Authorities in Barcelona, Valencia, Pamplona, Granada and other cities are concerned that residents afraid of risking contagion by using traditional bus and metro public transportation to and from work and on errands may revert to motor vehicle transportation, clogging the cities’ traffic lanes and causing noxious vehicle emissions to skyrocket.
So several cities are preparing to create kilometres of new, temporary bicycle lanes to provide a safe and secure means of transportation for those people who need fast and reliable means of urban transportation, while still maintaining social-distancing.
► News Sources: Business Insider, Público and El Confidencial …
Both Barcelona and Valencia, for example, are planning to eliminate vehicle lanes in their city centres to make way for more pedestrian and bicycle traffic.
Barcelona plans to create 21 kilometres of bike lanes to temporarily replace some bus lanes and will widen sidewalks on Via Laietana, the Gran Vía and Diagonal at a cost of 4.4 million euros.
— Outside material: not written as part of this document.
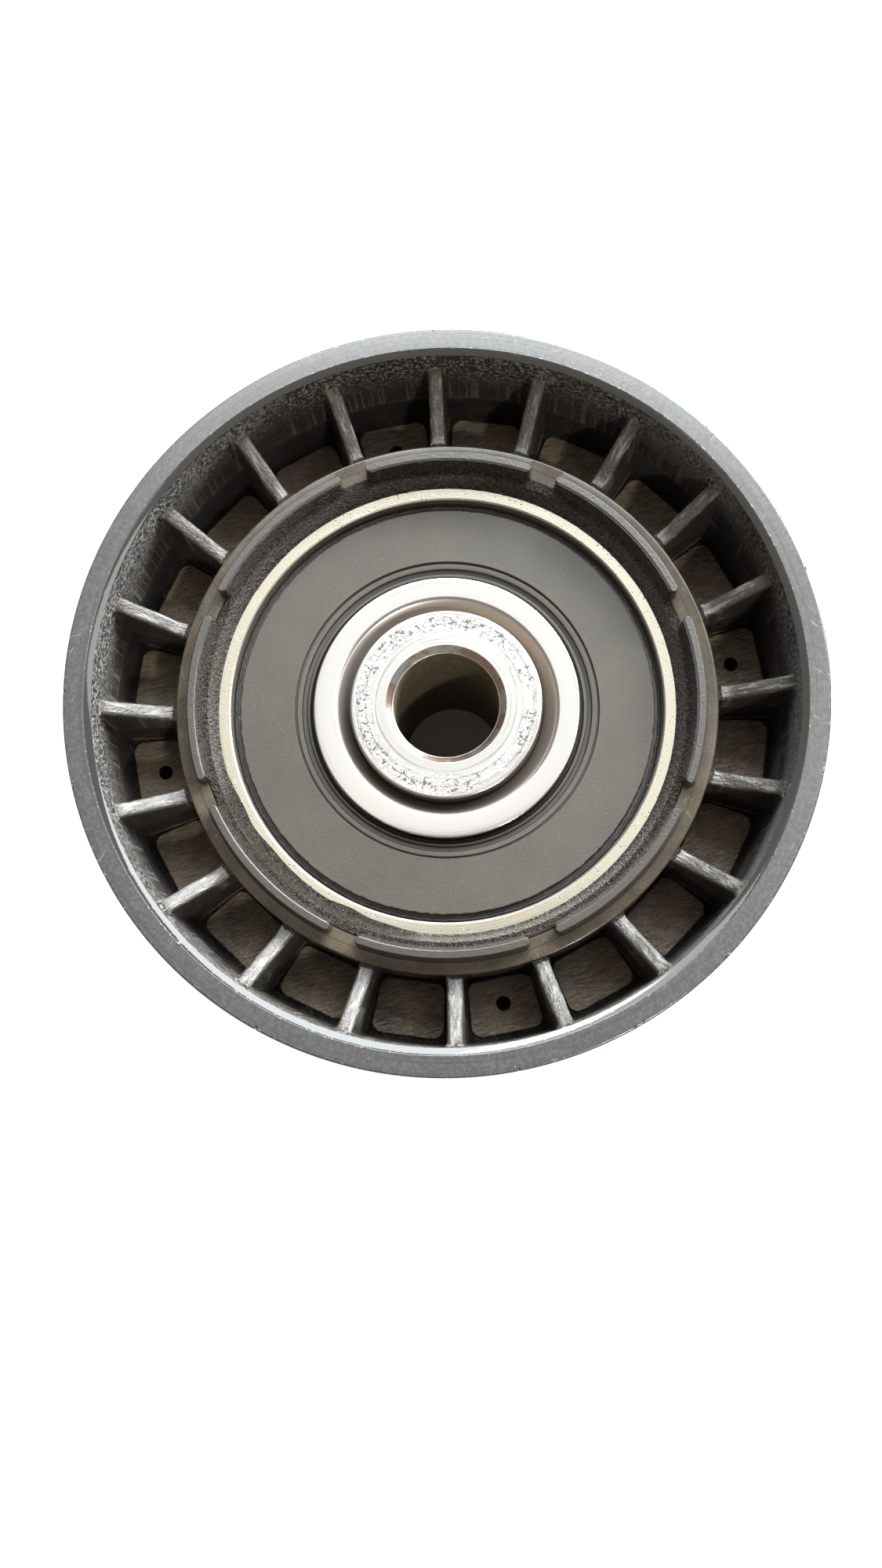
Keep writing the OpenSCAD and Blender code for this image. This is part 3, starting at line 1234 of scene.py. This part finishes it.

Valencia will be eliminating car lanes and temporarily using bus lanes to enable bicycle traffic along the Pérez Galdós-Giorgeta axis and the Plaza de San Agustín, reconfiguring traffic flow to accommodate more bicycle traffic. The city hopes to have the changes in place by the 2nd of May.
In Granada, the city council is developing a plan for rolling out lanes for the exclusive use of bicyclists and roller skaters along the city’s main streets.
Pamplona city officials have said their city will also be unveiling a network of temporary bike lanes as well as reduced waiting time at traffic lights to encourage more people to cycle instead of using motor vehicles.
City authorities in Madrid, meanwhile, are being lobbied by the Regional Federation of Neighborhood Associations of Madrid (FRAVM) and the Association of Pedestrians to restructure the capital city’s streets to esure social-distancing and road safety and encourage both walking and cycling as the preferred alternatives for those wishing to avoid crowded public transport.